First-Time Home Buyer Programs: A Complete Guide to What's Available and How It Works

Buying a home for the first time is one of the largest financial decisions most people make — and one of the most confusing. A range of programs exists specifically to make that process more accessible, but understanding what's actually available, how these programs work, and what shapes whether they're useful in a given situation takes more than a quick search.

This page maps the landscape of first-time home buyer programs: what they are, how they function, what the evidence says about their effects, and what factors determine whether any particular program is worth pursuing for someone in a specific situation.

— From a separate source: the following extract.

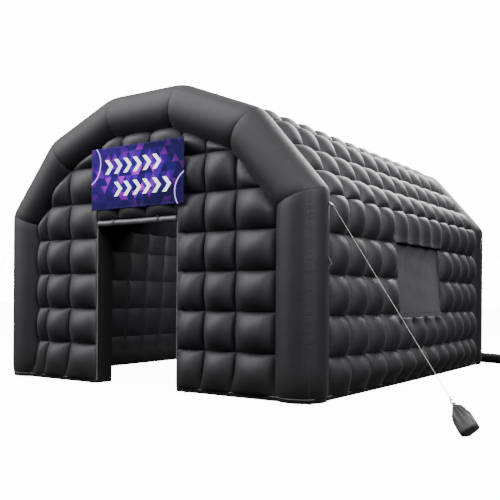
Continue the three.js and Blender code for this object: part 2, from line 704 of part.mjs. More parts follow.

What "First-Time Home Buyer Programs" Actually Means

Within the broader category of home buying assistance, first-time buyer programs occupy a specific lane. They're designed for people who haven't owned a primary residence recently — typically within the past three years, though definitions vary by program. That's an important distinction: "first-time" in this context doesn't always mean someone who has never owned a home.

These programs are distinct from general homeownership assistance (which may be open to any buyer) and from foreclosure prevention or refinancing support (which serve existing owners). They're also different from standard mortgage products available to any qualified borrower. First-time buyer programs typically layer on top of or alongside conventional financing — offering something extra in the form of reduced costs, more flexible qualification terms, or direct financial support.

Understanding that distinction matters because it shapes where readers should be looking and what they're eligible to apply for.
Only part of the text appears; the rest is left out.